L’occasion pour le public d’entendre une des spécificités de cette aventure belle-îloise, son chœur composé presqu’exclusivement d’amateurs, insulaires ayant travaillé tout l’hiver. La qualité vocale et artistique de ces mois de travail ferait pâlir d’envie bien des chefs de chœurs, y compris professionnels. C’est pourtant toujours une gageure de donner du baroque avec un ensemble amateur. Si les airs sont dans toutes les têtes, si les accords faits d’équilibre et d’harmonie sont d’apparence facile, le style et notamment les fugues recèlent en revanche une redoutable difficulté que la distance esthétique (de l’autre côté de l’hémistiche de nos oreilles plus habituées à Brahms) ne fait qu’accentuer. C’est pourtant avec brio que le chœur s’en est sorti. Une homogénéité qui révèle tout autant le travail que la connivence s’est dégagée tout du long, admirablement reliée par le récit porté de bout en bout avec fermeté et profondeur par Tyler Nelson. Le ténor, sans jamais fléchir, tint en haleine un public littéralement transporté au cœur du drame, vivant la passion au rythme du Christ lui-même. Pourtant, l’acoustique un rien métallique ne se prêtait guère à la précision rigoureuse du baroque. Et si les solistes ont plutôt bien su tirer profit de l’église, le chœur fut englouti dans une pâte certes homogène, mais beaucoup plus faite pour Brahms que pour Bach. D’une manière générale, et si nous exceptions Tyler Nelson et le court « Jesus from Nazareth » du Chœur, l’esprit de l’interprétation fut un rien plus romantique que baroque. La distinction précise des notes se confondait dans les legati trop nombreux, sans pour autant perdre la force du basso continuo. Mais dans ce basso le reste se tissait plutôt maladroitement, l’écriture baroque supportant mal l’expression romantique.

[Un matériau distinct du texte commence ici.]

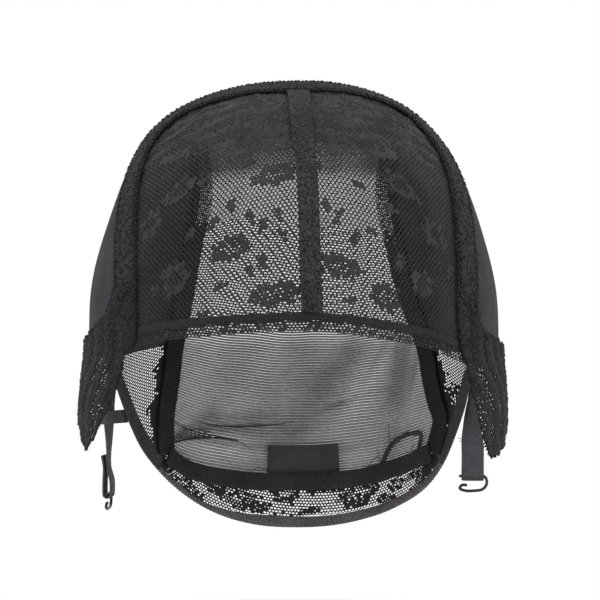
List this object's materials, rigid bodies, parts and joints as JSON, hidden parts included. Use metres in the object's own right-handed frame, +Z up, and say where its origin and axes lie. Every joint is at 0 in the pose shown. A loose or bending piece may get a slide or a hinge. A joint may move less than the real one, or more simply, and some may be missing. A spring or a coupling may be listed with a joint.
{
  "type": "lace wig cap",
  "caption": "Lace wig cap of net panels, stretch sides, a grey mesh back, ribbons, ear tabs and hook-ended adjusting straps, as worn.",
  "frame": {"origin": "inside of the crown, where the top of the head carries the cap", "axes": "+Z up, the forehead towards -Y, +X to the viewer's right seen from the front"},
  "size_m": [0.1625, 0.1911, 0.1784],
  "materials": {
    "lace": "black floral net lace",
    "ribbed": "dark grey ribbed stretch knit",
    "mesh": "grey ribbed see-through stretch mesh",
    "ribbon": "black woven ribbon, stitched edges",
    "elastic": "brown-black ribbed elastic",
    "label": "plain black woven patch",
    "strap": "dark grey woven tape",
    "wire": "black coated wire"
  },
  "bodies": {
    "root": {"front_lace_left": "lace", "front_lace_right": "lace", "front_hem": "lace", "side_panel_left": "ribbed", "side_panel_right": "ribbed", "ear_net_left": "lace", "ear_net_right": "lace", "back_panel": "mesh", "nape_lace": "lace", "ear_edge_left": "elastic", "ear_edge_right": "elastic", "nape_hem": "elastic", "seam_band": "ribbon", "centre_ribbon": "ribbon", "back_ribbon_left": "ribbon", "back_ribbon_right": "ribbon", "nape_band": "elastic", "label_patch": "label", "nape_loop": "elastic", "ear_tab_left": "lace", "ear_tab_right": "lace", "strap_left": "strap", "strap_right": "strap", "strap_keeper_left": "strap", "hook_left": "wire", "hook_right": "wire"}
  },
  "joints": []
}
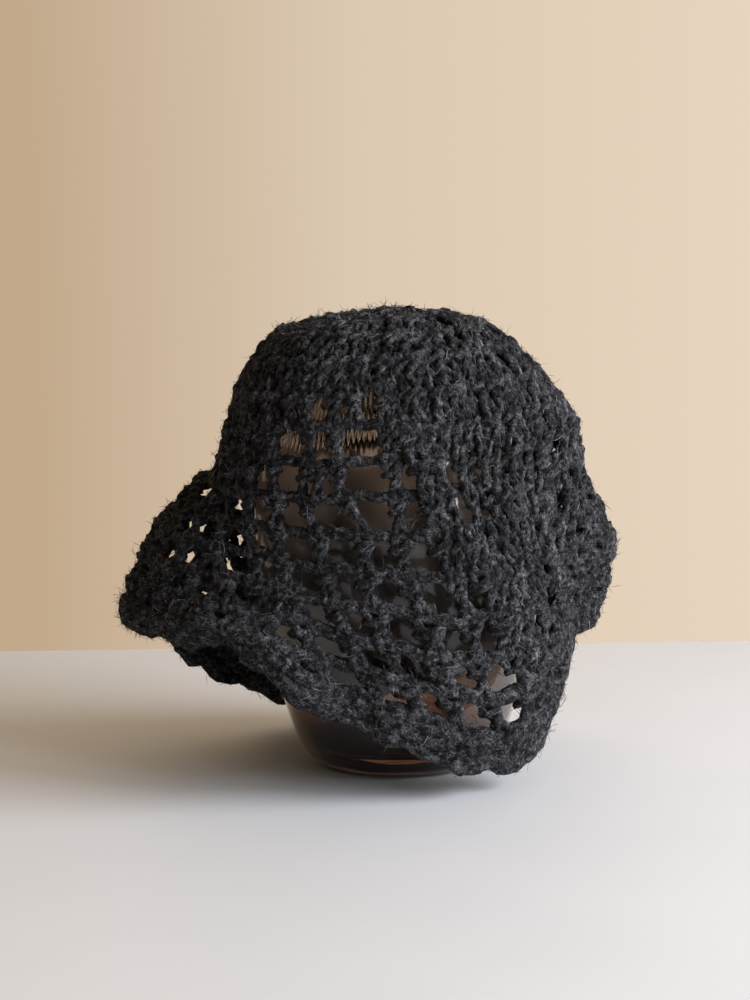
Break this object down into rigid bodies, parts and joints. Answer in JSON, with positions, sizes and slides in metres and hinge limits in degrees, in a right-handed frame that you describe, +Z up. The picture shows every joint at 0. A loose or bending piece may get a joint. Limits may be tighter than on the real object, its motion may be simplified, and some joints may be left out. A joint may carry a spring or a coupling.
{
  "type": "crochet beanie on a glass jar",
  "caption": "Black crochet beanie with an open mesh side and a wavy drooping brim, hung over a round smoked-glass jar that stands on its flat base.",
  "frame": {"origin": "centre of the jar's flat underside, on the surface that the jar stands on", "axes": "+Z up along the jar's axis; -Y is the front that the picture shows; +X is the picture's right, where the short side lobe is"},
  "size_m": [0.2425, 0.1968, 0.221],
  "materials": {
    "crown_wool": "crocheted bulky wool yarn, brushed and fuzzy",
    "side_wool": "open crochet mesh in bulky wool yarn, brushed and fuzzy",
    "brim_wool": "open crochet mesh in bulky wool yarn, brushed and fuzzy",
    "edging_wool": "single crochet round in bulky wool yarn, brushed and fuzzy",
    "smoked_glass": "clear smooth blown glass, smoke brown"
  },
  "bodies": {
    "root": {"crown": "crown_wool", "mesh_side": "side_wool", "brim": "brim_wool", "edging": "edging_wool", "glass_jar": "smoked_glass"}
  },
  "joints": []
}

A côté de cette restriction que d’aucun pourrait considérer d’esthète, les qualités vocales du chœur, l’expressivité de l’orchestre ont su conduire le public vers un final en ovation appuyée et largement méritée.
Après un long parcours au cœur même de l’Évangile, c’est bien une invitation spirituelle que lançait hier soir avec sa simplicité coutumière Philip Walsh, répondant en cela au souhait initial du composteur théologien qu’était Bach. Et il ne s’en fallut de peu que le public, selon la coutume de l’époque, n’entonne à son tour les chorals, s’il n’eut été lui-même happé par la contemplation qui imprégna, le temps d’un concert, tout un public ému et saisi.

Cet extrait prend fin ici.